The Buffs’ third possession featured a 48-yard run by Anderson, a run on which the 208-pound bruiser simply ran over Tide halfback Mike Dean at the Alabama 35. The drive climaxed with Haney booting a 30-yard field goal from the right hash mark to up CUs lead 10-0.

It went to 17-0 early in the second quarter as Anderson climaxed an 8-play, 80-yard drive with a 4-yard scoring run after taking a Bratten pitchout. Anderson had a 31-yard run called back by a motion penalty on fullback Walsh, but Bratten, passing 25 yards to Masten and nimbly darting 27 yards on a keeper over left tackle, more than made up for the penalty.

Then it was Hunter’s turn to go to work. Aided greatly by three pass interference calls on the Buffs, the junior passing whiz sent the Tide on 84 and 63-yard scoring drives. He mixed in some nifty draw play runs by Musso (107 yards in 23 carries) with his own passing.

And the first score came on a 31-yard run by Hunter who seldom carries the ball.
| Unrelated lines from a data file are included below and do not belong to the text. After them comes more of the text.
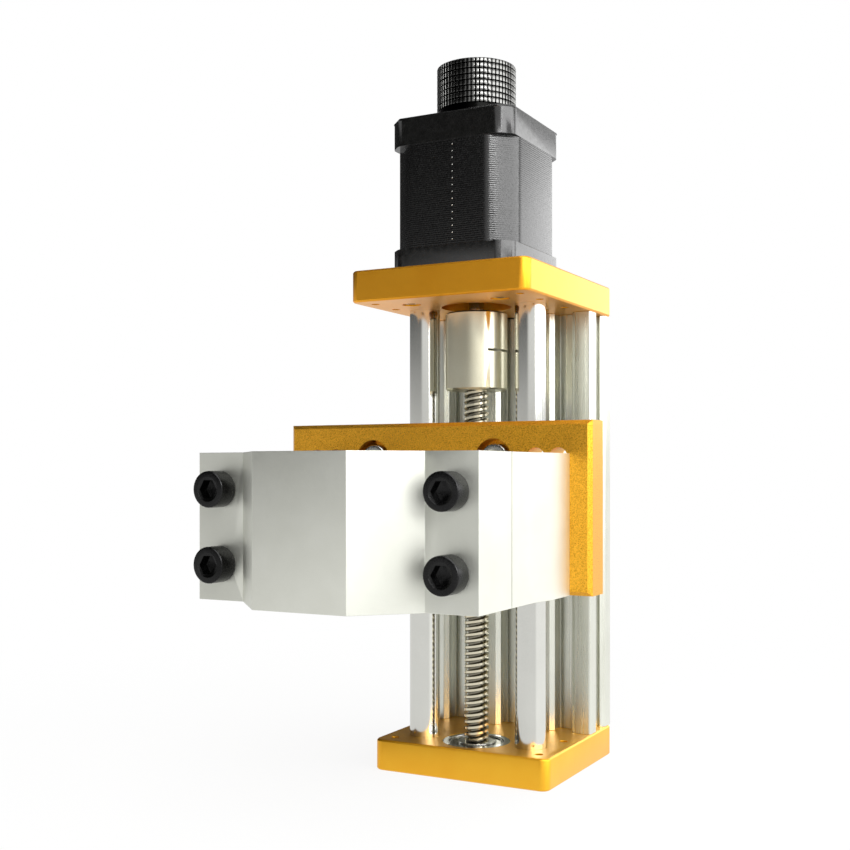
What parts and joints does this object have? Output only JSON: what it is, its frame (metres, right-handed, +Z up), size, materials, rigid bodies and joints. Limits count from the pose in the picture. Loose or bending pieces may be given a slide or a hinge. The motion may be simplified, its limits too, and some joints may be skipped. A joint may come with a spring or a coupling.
{
  "type": "motorised vertical linear slide",
  "caption": "Stepper-driven lead screw slide that raises and lowers a spindle clamp on guide rods.",
  "frame": {"origin": "on the lead screw's axis, at the underside of the bottom plate", "axes": "+Z up along the lead screw, +Y to the back towards the slotted profile, +X to the right seen from the front"},
  "size_m": [0.102, 0.147, 0.2277],
  "materials": {
    "gold_anodised": "gold anodised, fine blasted",
    "clear_anodised": "clear anodised, fine blasted",
    "black_anodised": "black anodised, knurled",
    "motor_alloy": "die cast, dark painted front, machined edges",
    "hard_chrome": "ground and plated",
    "screw_steel": "rolled thread",
    "bearing_steel": "ground",
    "bright_steel": "zinc plated",
    "black_steel": "black oxide",
    "lamination_steel": "stacked sheet edges",
    "copper_winding": "enamelled wire",
    "magnet": "sintered",
    "nut_brass": "turned",
    "pin_brass": "plated",
    "socket_plastic": "moulded",
    "cage_plastic": "moulded",
    "seal_rubber": "moulded"
  },
  "bodies": {
    "frame": {"bottom_plate": "gold_anodised", "top_plate": "gold_anodised", "rear_profile": "clear_anodised", "guide_rod_left": "hard_chrome", "guide_rod_right": "hard_chrome", "rod_end_screws": "bright_steel", "profile_end_screws": "bright_steel", "foot_bearing_outer_ring": "bearing_steel", "foot_bearing_balls": "bearing_steel", "foot_bearing_shields": "bright_steel", "motor_front_cap": "motor_alloy", "motor_rear_cap": "motor_alloy", "stator_laminations": "lamination_steel", "stator_coils": "copper_winding", "motor_bearing_outer_rings": "bearing_steel", "motor_bearing_balls": "bearing_steel", "motor_bearing_shields": "bright_steel", "spring_washer": "bright_steel", "motor_through_screws": "black_steel", "motor_mount_screws": "bright_steel", "motor_socket": "socket_plastic", "motor_socket_pins": "pin_brass"},
    "drive": {"lead_screw": "screw_steel", "foot_bearing_inner_ring": "bearing_steel", "shaft_coupling": "clear_anodised", "coupling_screws": "black_steel", "rotor_stacks": "lamination_steel", "rotor_magnet": "magnet", "motor_shaft": "bearing_steel", "motor_bearing_inner_rings": "bearing_steel", "hand_knob": "black_anodised", "knob_set_screw": "black_steel"},
    "carriage": {"carriage_plate": "gold_anodised", "carriage_plate_screws": "bright_steel", "bearing_block": "clear_anodised", "circlips": "black_steel", "linear_sleeves": "bearing_steel", "linear_retainers": "cage_plastic", "linear_balls": "bearing_steel", "linear_seals": "seal_rubber", "lead_nut": "nut_brass", "nut_screws": "bright_steel", "clamp_base": "clear_anodised", "clamp_cap": "clear_anodised", "clamp_bolts": "black_steel", "clamp_fixing_screws": "bright_steel"}
  },
  "joints": [
    {"name": "screw_spin", "type": "hinge", "parent": "frame", "child": "drive", "pos_m": [0, 0, 0], "axis": [0, 0, 1], "range_deg": [-991, 4321]},
    {"name": "carriage_slide", "type": "slide", "parent": "frame", "child": "carriage", "axis": [0, 0, 1], "range_m": [-0.048, 0.011]}
  ],
  "couplings": [
    {"joint": "screw_spin", "follows": "carriage_slide", "rad_per_m": -1570.8}
  ]
}
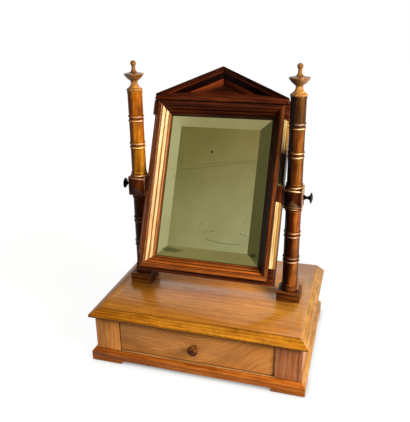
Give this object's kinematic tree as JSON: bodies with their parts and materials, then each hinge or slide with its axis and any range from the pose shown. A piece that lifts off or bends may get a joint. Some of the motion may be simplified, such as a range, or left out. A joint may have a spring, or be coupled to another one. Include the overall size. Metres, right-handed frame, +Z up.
{
  "type": "tabletop vanity mirror",
  "caption": "Wooden swing toilet mirror with a reeded, pedimented frame between turned columns on a box base with a drawer.",
  "frame": {"origin": "on the table, under the middle of the object's outline", "axes": "+X to the right, +Y to the back, +Z up; the drawer and the glass face -Y"},
  "size_m": [0.42, 0.3144, 0.562],
  "materials": {
    "top_wood": "polished",
    "carcase_wood": "satin",
    "plinth_wood": "satin",
    "column_wood": "polished",
    "finial_wood": "polished",
    "frame_wood": "polished",
    "pine": "bare",
    "mirror_glass": "silvered",
    "dark_bronze": "patinated",
    "brass": "aged",
    "steel": "dull"
  },
  "bodies": {
    "base": {"top_panel": "top_wood", "top_edging_front": "top_wood", "top_edging_left": "top_wood", "top_edging_right": "top_wood", "side_panel_left": "carcase_wood", "side_panel_right": "carcase_wood", "back_panel": "pine", "bottom_board": "pine", "front_stile_left": "carcase_wood", "front_stile_right": "carcase_wood", "plinth_front": "plinth_wood", "plinth_left": "plinth_wood", "plinth_right": "plinth_wood", "foot_front_left": "plinth_wood", "foot_front_right": "plinth_wood", "foot_back_left": "plinth_wood", "foot_back_right": "plinth_wood", "drawer_guide_left": "pine", "drawer_guide_right": "pine", "drawer_stops": "pine", "glue_blocks": "pine", "base_block_left": "column_wood", "base_block_right": "column_wood", "column_left": "column_wood", "column_right": "column_wood", "finial_left": "finial_wood", "finial_right": "finial_wood", "boss_bushes": "brass", "column_screws": "steel"},
    "mirror": {"back_rail_top": "frame_wood", "back_rail_bottom": "frame_wood", "back_stile_left": "frame_wood", "back_stile_right": "frame_wood", "moulding_top": "frame_wood", "moulding_bottom": "frame_wood", "moulding_left": "frame_wood", "moulding_right": "frame_wood", "side_reeds_left": "frame_wood", "side_reeds_right": "frame_wood", "tympanum": "frame_wood", "cornice": "frame_wood", "raking_cornice_left": "frame_wood", "raking_cornice_right": "frame_wood", "pivot_block_left": "frame_wood", "pivot_block_right": "frame_wood", "mirror_glass": "mirror_glass", "backboard": "pine", "backboard_pins": "steel", "pivot_washers": "brass", "nut_plates": "brass", "nut_plate_screws": "steel"},
    "thumbscrew_left": {"thumbscrew_left": "dark_bronze"},
    "thumbscrew_right": {"thumbscrew_right": "dark_bronze"},
    "drawer": {"drawer_front": "carcase_wood", "drawer_side_left": "pine", "drawer_side_right": "pine", "drawer_back": "pine", "drawer_bottom": "pine", "drawer_knob": "column_wood"}
  },
  "joints": [
    {"name": "mirror_tilt", "type": "hinge", "parent": "base", "child": "mirror", "pos_m": [0, 0.00215, 0.322], "axis": [-1, 0, 0], "range_deg": [-115.5, 64.5]},
    {"name": "thumbscrew_left_turn", "type": "hinge", "parent": "mirror", "child": "thumbscrew_left", "pos_m": [-0.17, 0.00215, 0.322], "axis": [-1, 0, 0], "range_deg": [0, 540]},
    {"name": "thumbscrew_right_turn", "type": "hinge", "parent": "mirror", "child": "thumbscrew_right", "pos_m": [0.17, 0.00215, 0.322], "axis": [1, 0, 0], "range_deg": [0, 540]},
    {"name": "drawer_slide", "type": "slide", "parent": "base", "child": "drawer", "axis": [0, -1, 0], "range_m": [0, 0.2]}
  ]
}
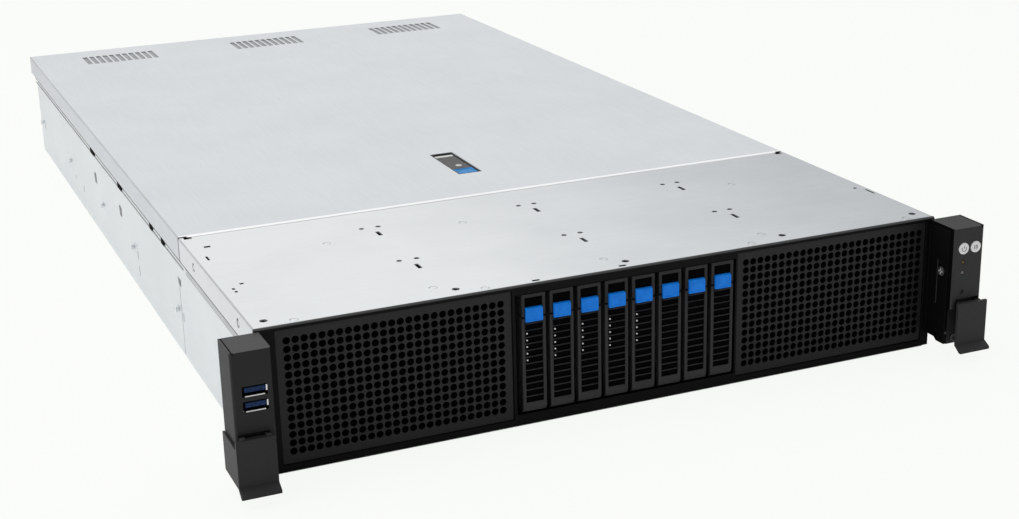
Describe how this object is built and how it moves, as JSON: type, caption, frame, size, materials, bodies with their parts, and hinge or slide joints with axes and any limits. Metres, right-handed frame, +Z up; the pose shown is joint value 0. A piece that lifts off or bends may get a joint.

He spotted CU middle linebacker Phil Irwin outside covering a second man in the slot and smartly checked off and carried up the middle. He didn’t near a CU tackler until reaching the 15 and then it was Pete Jacobsen who slipped and fell to make the remainder of Hunter’s journey easy. That was with 10:13 let in the half.

George Ranager climaxed Alabama’s second TD thrust with a 6-yard run 4:49 before the half. ‘Bama went for a 2-pointer but a Hunter pass fell incomplete leaving CU with a 17-13 edge.

Colorado responded with a 61-yard march of its own to go ahead 24-13 with Walsh scoring again on the opener of the triple option, this time from the 15. Just ahead of Engel’s long kick-off return Alabama stretched out another penalty-aided drive to close within five points at 24-19. The score came on a short 2-yard plunge by Musso after Cooch had been whistled for interference at that point for holding Ranager.

Colorado players won three individual Liberty Bowl awards Saturday: Anderson was the top player and top offensive back, and Brundige was top defensive lineman. Alabama’s Alvin Samples was top offensive lineman and Steve Williams was top defensive back.

Crowder also was awarded one of the three game balls.